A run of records
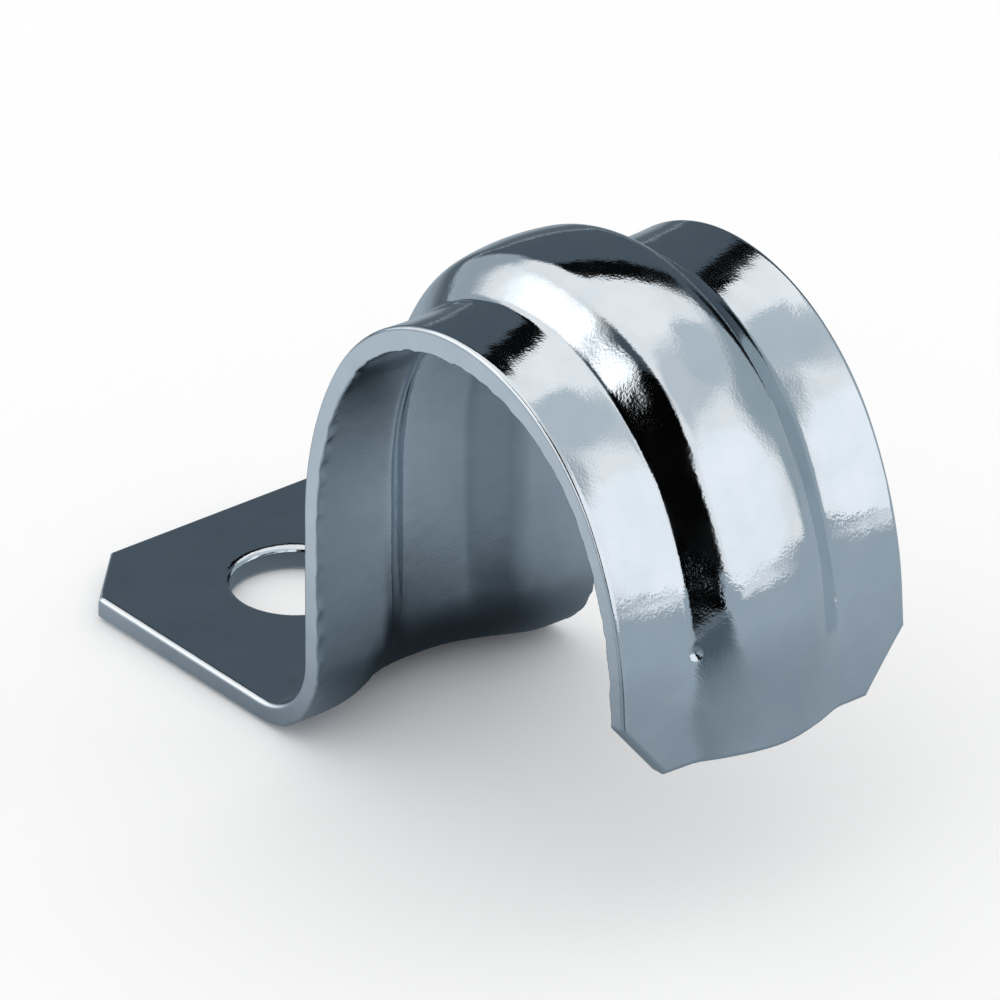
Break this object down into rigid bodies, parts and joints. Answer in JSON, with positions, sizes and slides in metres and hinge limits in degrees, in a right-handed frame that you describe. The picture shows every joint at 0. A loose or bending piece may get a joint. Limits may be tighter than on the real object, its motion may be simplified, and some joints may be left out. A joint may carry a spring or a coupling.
{
  "type": "conduit strap",
  "caption": "One-hole strap of folded sheet steel that fixes a round conduit to a wall, with a stiffening bead pressed along its middle.",
  "frame": {"origin": "centre of the screw hole on the mounting face", "axes": "+Z out of the wall along the screw, +X from the hole towards the conduit, Y along the conduit"},
  "size_m": [0.0514, 0.0192, 0.0331],
  "materials": {
    "zinc_plated_steel": "bright zinc plating over cold-rolled sheet steel, cut edges plated too"
  },
  "bodies": {
    "root": {"strap": "zinc_plated_steel"}
  },
  "joints": []
}
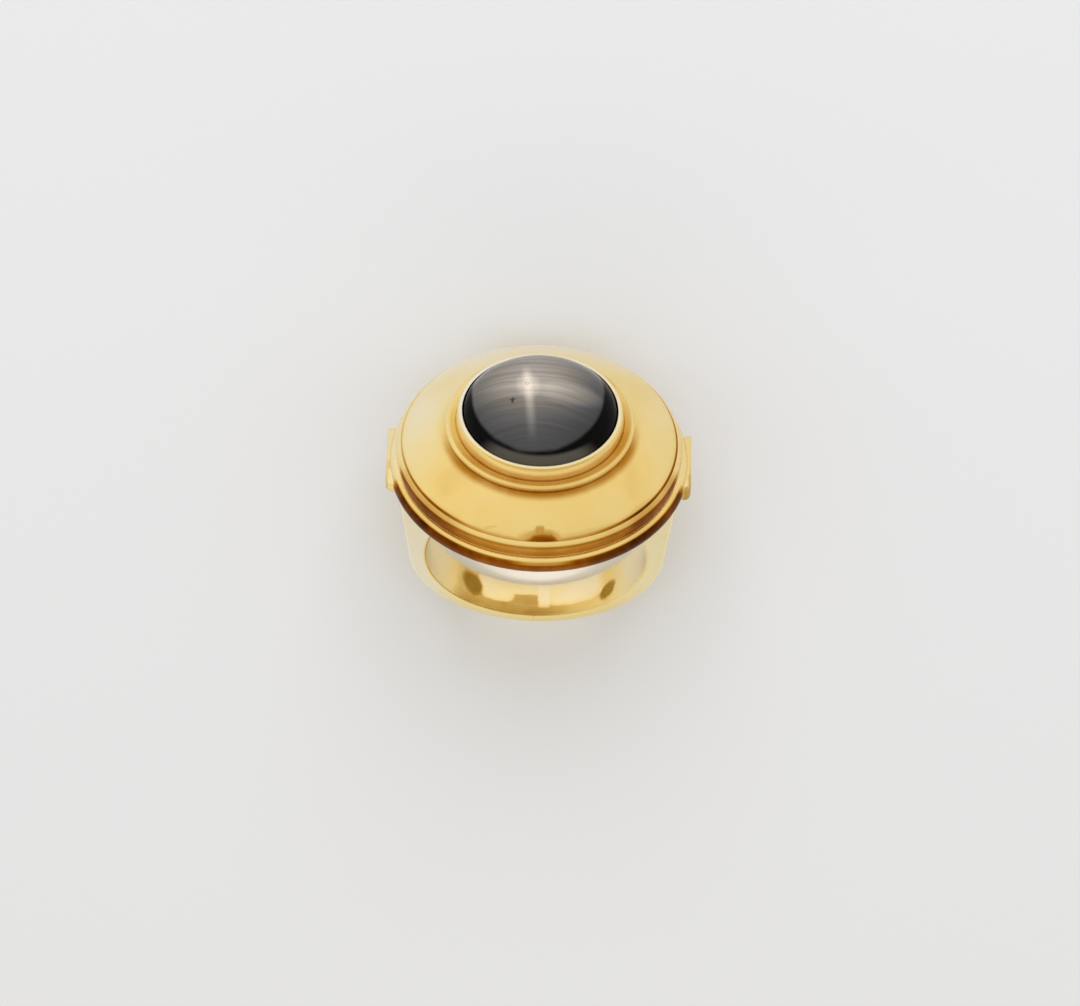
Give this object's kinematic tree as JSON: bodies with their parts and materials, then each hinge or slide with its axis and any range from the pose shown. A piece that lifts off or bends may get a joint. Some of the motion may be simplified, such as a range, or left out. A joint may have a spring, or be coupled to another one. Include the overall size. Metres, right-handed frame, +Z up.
{
  "type": "ring",
  "caption": "Yellow gold dress ring with a domed oval head, a two-wire rim, a collar-set oval star cabochon and a tapering shank.",
  "frame": {"origin": "middle of the ring's outline on the surface that it lies on", "axes": "+Z up from that surface, +Y from the foot of the shank towards the head, X along the length of the head"},
  "size_m": [0.024, 0.0278, 0.0195],
  "materials": {
    "polished_gold": "yellow gold with a worn polish",
    "satin_gold": "yellow gold with a satin surface",
    "star_stone": "polished black-brown star cabochon"
  },
  "bodies": {
    "root": {"ring_mount": "polished_gold", "domed_top": "satin_gold", "star_stone": "star_stone"}
  },
  "joints": []
}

● Directions: Reproduce all the data word for word.

● Complete output:
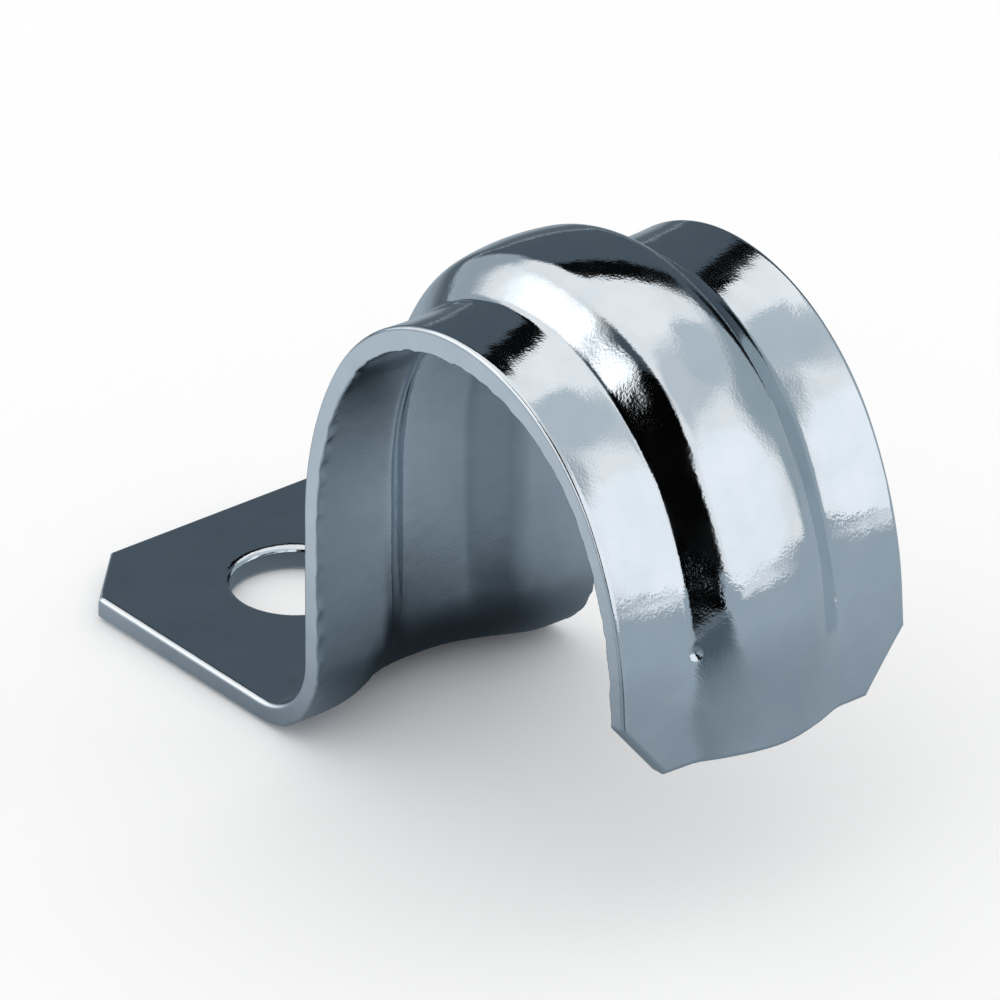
Break this object down into rigid bodies, parts and joints. Answer in JSON, with positions, sizes and slides in metres and hinge limits in degrees, in a right-handed frame that you describe. The picture shows every joint at 0. A loose or bending piece may get a joint. Limits may be tighter than on the real object, its motion may be simplified, and some joints may be left out. A joint may carry a spring or a coupling.
{
  "type": "conduit strap",
  "caption": "One-hole strap of folded sheet steel that fixes a round conduit to a wall, with a stiffening bead pressed along its middle.",
  "frame": {"origin": "centre of the screw hole on the mounting face", "axes": "+Z out of the wall along the screw, +X from the hole towards the conduit, Y along the conduit"},
  "size_m": [0.0514, 0.0192, 0.0331],
  "materials": {
    "zinc_plated_steel": "bright zinc plating over cold-rolled sheet steel, cut edges plated too"
  },
  "bodies": {
    "root": {"strap": "zinc_plated_steel"}
  },
  "joints": []
}
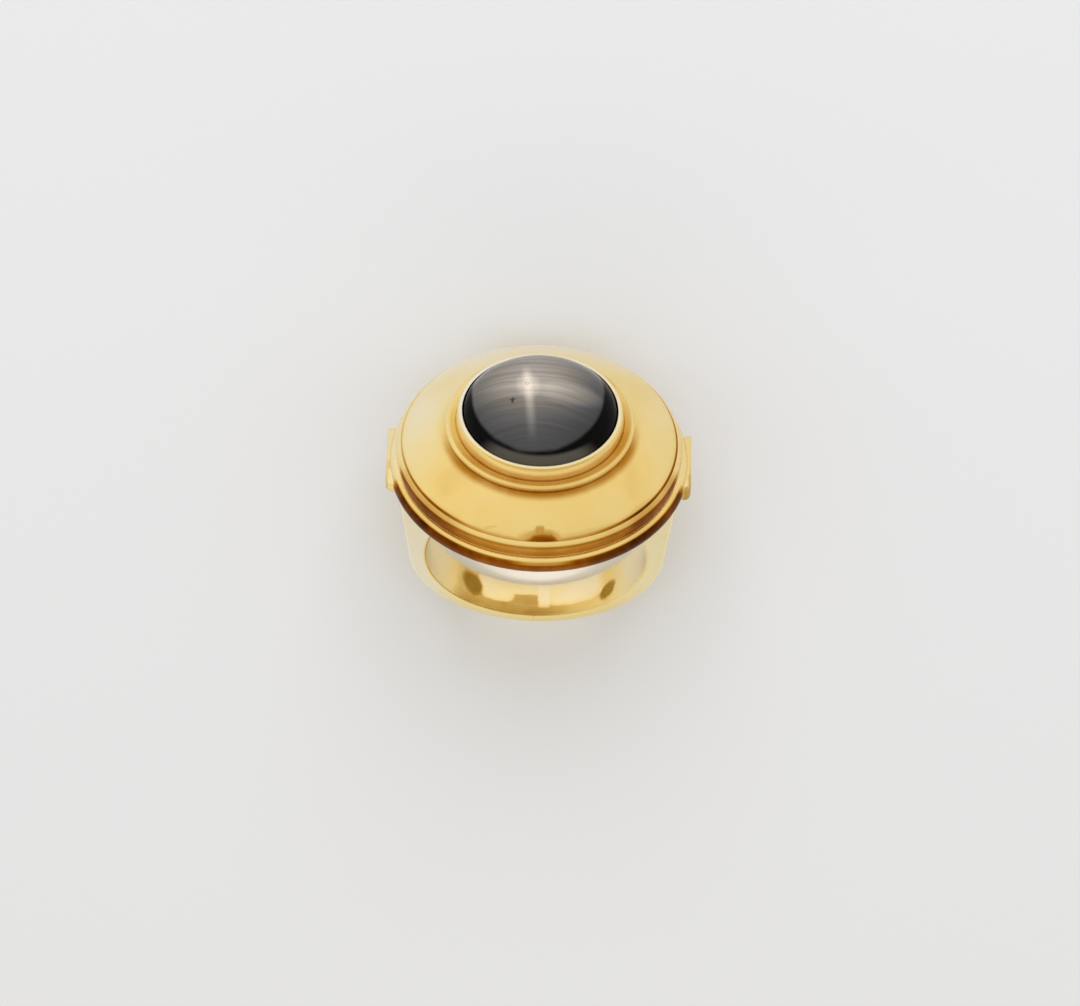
Give this object's kinematic tree as JSON: bodies with their parts and materials, then each hinge or slide with its axis and any range from the pose shown. A piece that lifts off or bends may get a joint. Some of the motion may be simplified, such as a range, or left out. A joint may have a spring, or be coupled to another one. Include the overall size. Metres, right-handed frame, +Z up.
{
  "type": "ring",
  "caption": "Yellow gold dress ring with a domed oval head, a two-wire rim, a collar-set oval star cabochon and a tapering shank.",
  "frame": {"origin": "middle of the ring's outline on the surface that it lies on", "axes": "+Z up from that surface, +Y from the foot of the shank towards the head, X along the length of the head"},
  "size_m": [0.024, 0.0278, 0.0195],
  "materials": {
    "polished_gold": "yellow gold with a worn polish",
    "satin_gold": "yellow gold with a satin surface",
    "star_stone": "polished black-brown star cabochon"
  },
  "bodies": {
    "root": {"ring_mount": "polished_gold", "domed_top": "satin_gold", "star_stone": "star_stone"}
  },
  "joints": []
}